A slide show of numerous other Cezanne paintings provides a backdrop to the props, works like “The Card Players,” “Still Life with a Teapot,” “Jas de Boufan” and “The Lady in Blue.”

The old town center

Our best memories of Aix were of the historic town center. Our tour began on Cours Mirabeau, a broad boulevard bordered by banks and elegant mansions, planted with double rows of ancient plane trees (sycamores). A social hub for the French elite in the 1650s, it divided the “old town” from the new.

The Marche des Fleurs adds summer color. (BG)

Among a row of brasserie-cafes, most famous is Les Deux Garçons (The Two Waiters), built in 1792 and frequented by Cézanne, his university friend Émile Zola and, later, author Ernest Hemingway.

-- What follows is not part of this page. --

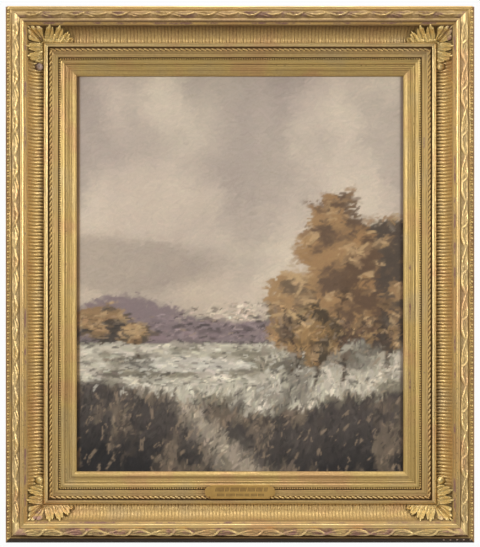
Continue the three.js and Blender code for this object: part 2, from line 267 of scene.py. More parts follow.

A series of fountains (Aix has been called “The City of 1,000 Fountains”) occupy the center of the avenue, including one (from the 1800s) that depicts a Provençal king holding a bunch of Muscat grapes, and a natural, moss-covered hot spring dating from the Roman era. It was the thermal waters, containing lime and carbonic acid, that first drew the Romans to Aix. Ongoing archeological excavations have uncovered an ancient amphitheater near the remains of the town’s early Roman baths.

Around the corner from this historic café, at the foot of a 16th-century clock tower, is Aix’s colorful Marche des Fleurs (flower market) and the public market. It was the first week of summer, and nowhere have I seen such healthy mounds of robust fruits (including cherries and cantaloupe) and vegetables — courgettes (zucchini), haricots verts (green beans), capsicums (bell peppers), carrots, tomatoes, sweet potatoes — as I did here.

Historic eccentricities

Place d’Albertas is surrounded by erotic wrought iron. (BG)

Just past the circa-1650 Hôtel de Ville is the impressive Cathédral de St-Sauveur (Cathedral of the Holy Savior), an imposing Romanesque, Gothic and Baroque structure built on the footprint of an ancient Roman forum and basilica. We were greeted at its richly adorned walnut doors by a young choirgirl as midday chants echoed through the building’s cavernous nave. A domed, 5th-century baptistery held our attention, along with 16th-century tapestries and other Renaissance art.

The gentrified, four-story residence blocks of the historic Quartier Mazarin were built in the late 17th century by the archibishop of Aix. At its heart is the Fountain of the Four Dolphins (1667), the most famous work of sculptor Jean-Claude Rambot. Also in the Quartier Mazarin is the Musée Granet, with an outstanding collection of painting, sculpture and local archeology. Within are more than 300 works by Cézanne, Degas, Renoir, Gauguin, Monet, Van Gogh, Picasso and other famous European painters.

Nearby, the 1745 Plâce d’Albertas is surrounded by mansions whose large windows and freely interpreted Baroque features are adorned with wrought-iron balconies. Look carefully, and you may notice penis motifs. Local lore has it that when owner Jean-Baptiste d’Albertas purchased his mansion, he hadn’t recognized that the ironwork doubled as a discreet sales pitch for a former brothel business. A naïve man of aesthetics, he directed his architect to copy the second-story balconies in his new home.